Work required:
Copy each line with the word "from" in it.

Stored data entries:

## Begin

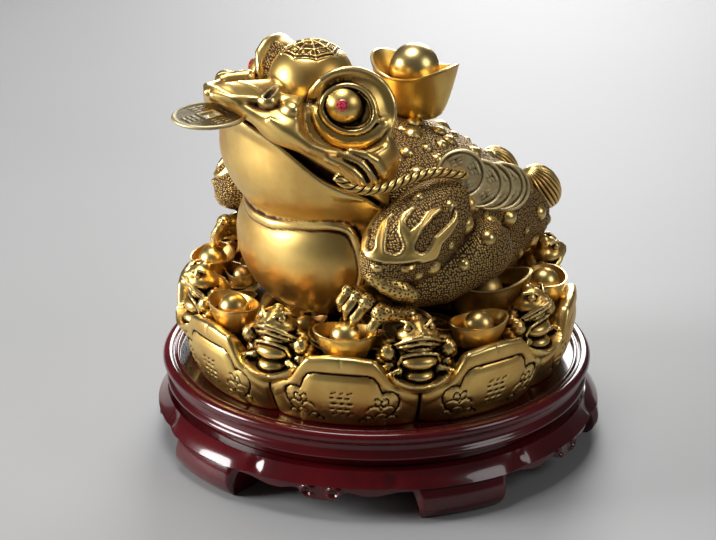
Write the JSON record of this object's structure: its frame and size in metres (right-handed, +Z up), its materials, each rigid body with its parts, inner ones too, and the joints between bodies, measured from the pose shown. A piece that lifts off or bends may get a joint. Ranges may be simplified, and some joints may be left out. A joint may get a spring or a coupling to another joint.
{
  "type": "money toad figure on stand",
  "caption": "Cast brass toad figure with a loose coin in its mouth, on a round lotus-petal base with small toads and boat ingots, set in a turned wooden tray on a footed ring.",
  "frame": {"origin": "centre of the stand's underside, on the surface it stands on", "axes": "+Z up, the toad faces -Y, +X to the toad's left as it looks out (right in a view along +Y)"},
  "size_m": [0.226, 0.226, 0.208],
  "materials": {
    "brass": "satin cast brass with dark patina in the hollows",
    "aged_brass": "antique, worn bright on the rims",
    "red_stone": "faceted and polished",
    "red_lacquer": "high-gloss dark red lacquer"
  },
  "bodies": {
    "root": {"stand_foot_frame": "red_lacquer", "stand_tray": "red_lacquer", "toad_casting": "brass", "coin_in_mouth": "aged_brass", "eye_gem_left": "red_stone", "eye_gem_right": "red_stone"}
  },
  "joints": []
}
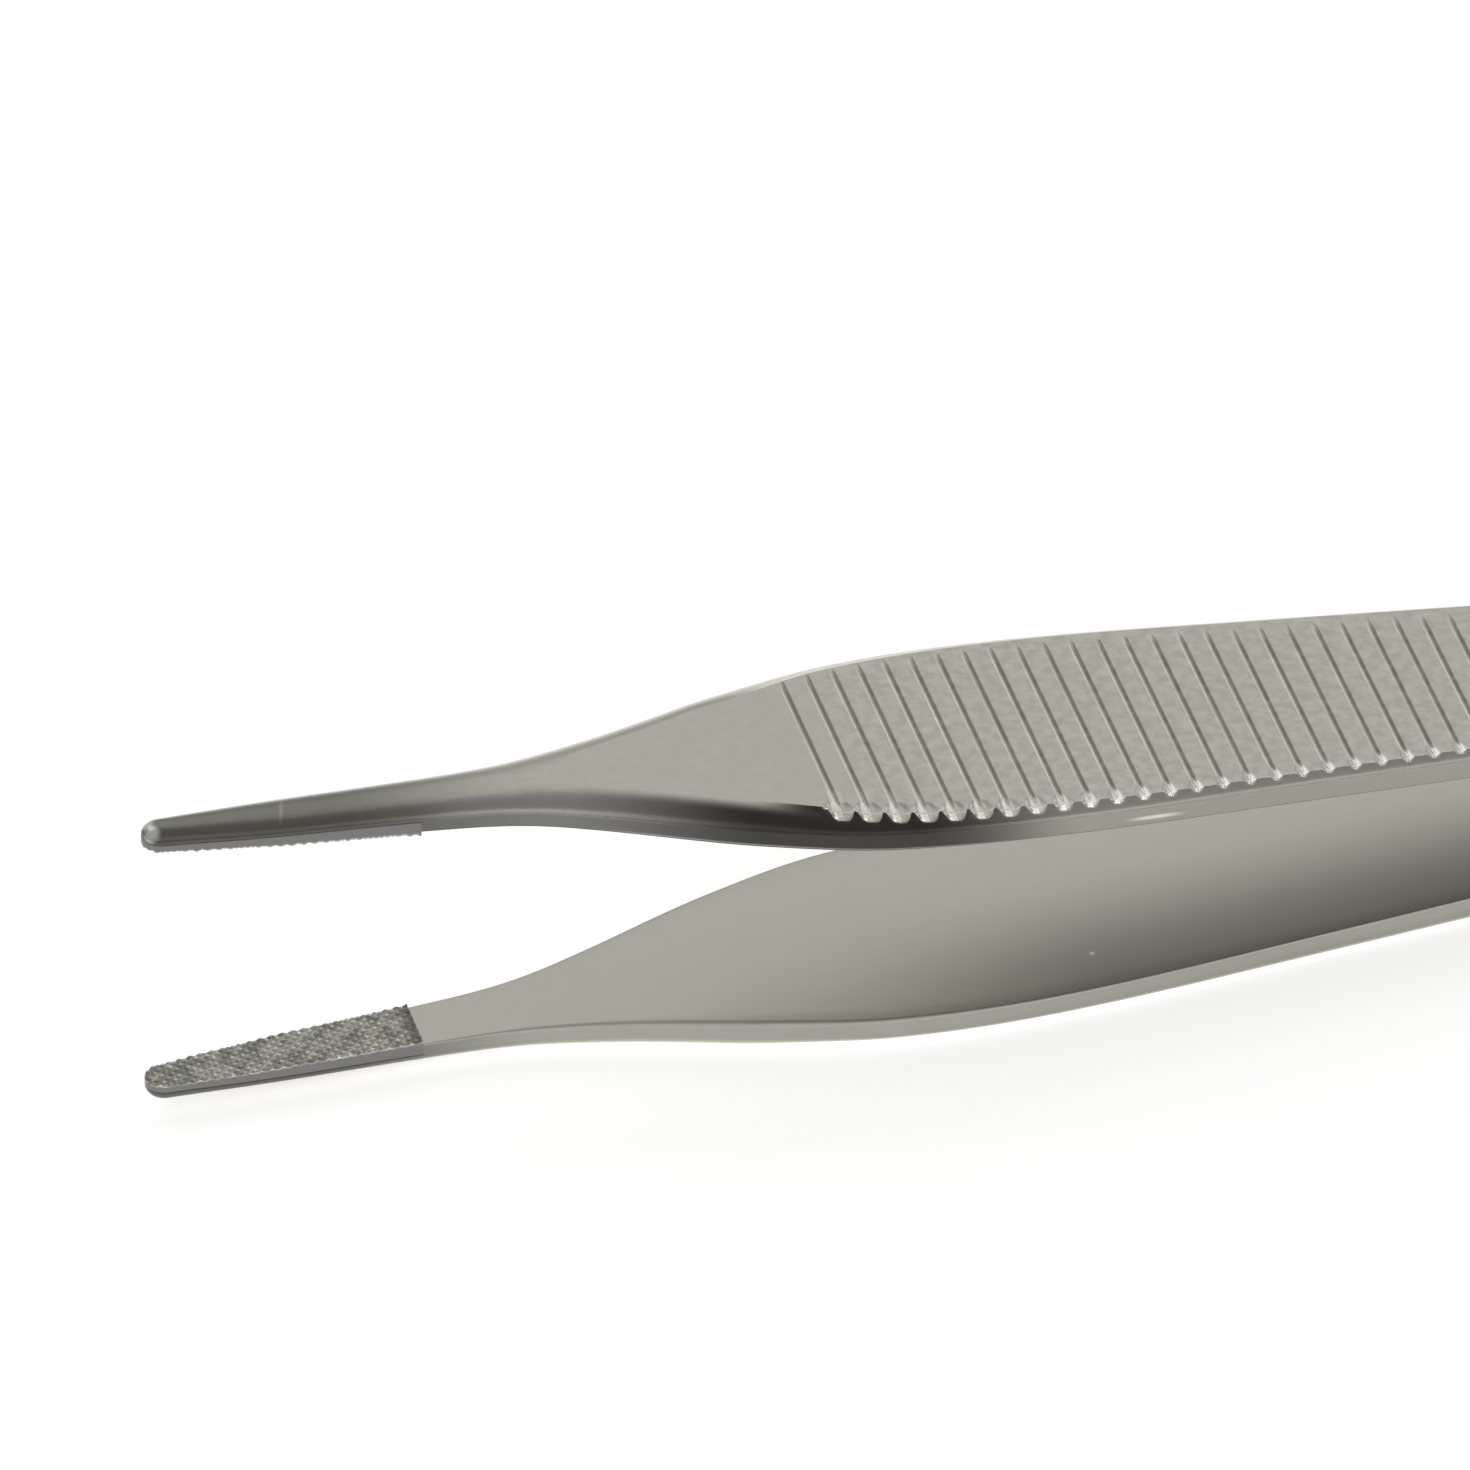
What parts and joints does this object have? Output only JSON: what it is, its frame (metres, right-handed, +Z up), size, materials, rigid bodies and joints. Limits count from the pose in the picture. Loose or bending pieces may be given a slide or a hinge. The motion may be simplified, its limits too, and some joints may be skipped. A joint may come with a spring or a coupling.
{
  "type": "thumb forceps",
  "caption": "Sprung thumb forceps with broad ridged thumb plates, slim waisted jaws and hard cross-hatched jaw inserts.",
  "frame": {"origin": "bottom centre of the box, on the flat outer face of the lower thumb plate", "axes": "+X along the forceps from the jaw tips to the heel, +Y across the arms, +Z up from the lower arm's flat face towards the upper arm"},
  "size_m": [0.1202, 0.0144, 0.0153],
  "materials": {
    "satin_steel": "satin ground stainless steel, warm grey",
    "hard_insert": "matt dark hard metal with cross-hatched bite face"
  },
  "bodies": {
    "root": {"upper_arm": "satin_steel", "lower_arm": "satin_steel", "upper_jaw_insert": "hard_insert", "lower_jaw_insert": "hard_insert"}
  },
  "joints": []
}
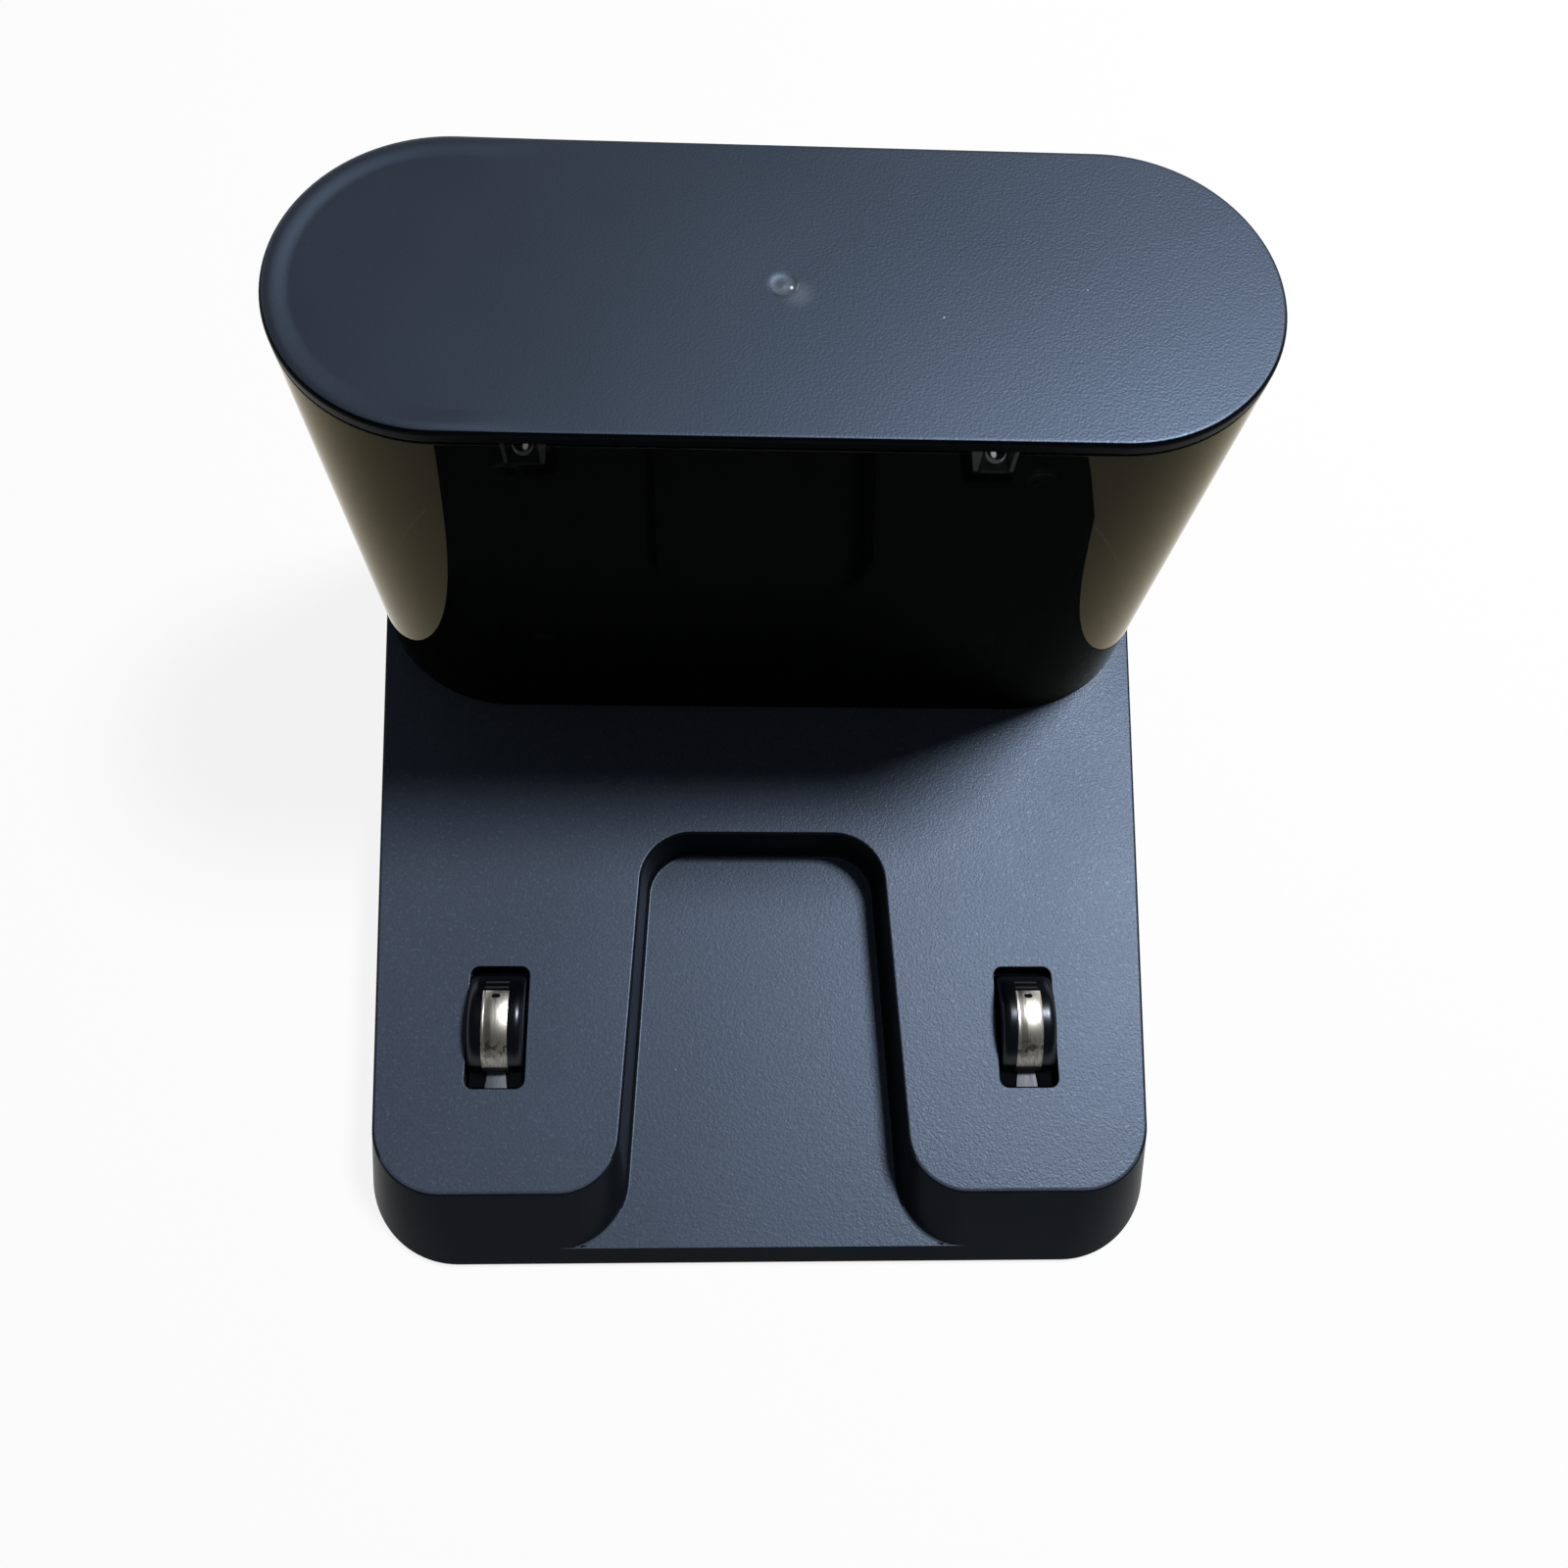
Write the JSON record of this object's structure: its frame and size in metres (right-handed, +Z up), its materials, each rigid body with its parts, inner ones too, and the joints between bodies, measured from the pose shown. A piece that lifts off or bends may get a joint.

## End

Finished task:
Write the JSON record of this object's structure: its frame and size in metres (right-handed, +Z up), its materials, each rigid body with its parts, inner ones too, and the joints between bodies, measured from the pose shown. A piece that lifts off or bends may get a joint. Ranges may be simplified, and some joints may be left out. A joint may get a spring or a coupling to another joint.
What parts and joints does this object have? Output only JSON: what it is, its frame (metres, right-handed, +Z up), size, materials, rigid bodies and joints. Limits count from the pose in the picture. Loose or bending pieces may be given a slide or a hinge. The motion may be simplified, its limits too, and some joints may be skipped. A joint may come with a spring or a coupling.
  "frame": {"origin": "bottom centre of the box, on the flat outer face of the lower thumb plate", "axes": "+X along the forceps from the jaw tips to the heel, +Y across the arms, +Z up from the lower arm's flat face towards the upper arm"},
Write the JSON record of this object's structure: its frame and size in metres (right-handed, +Z up), its materials, each rigid body with its parts, inner ones too, and the joints between bodies, measured from the pose shown. A piece that lifts off or bends may get a joint.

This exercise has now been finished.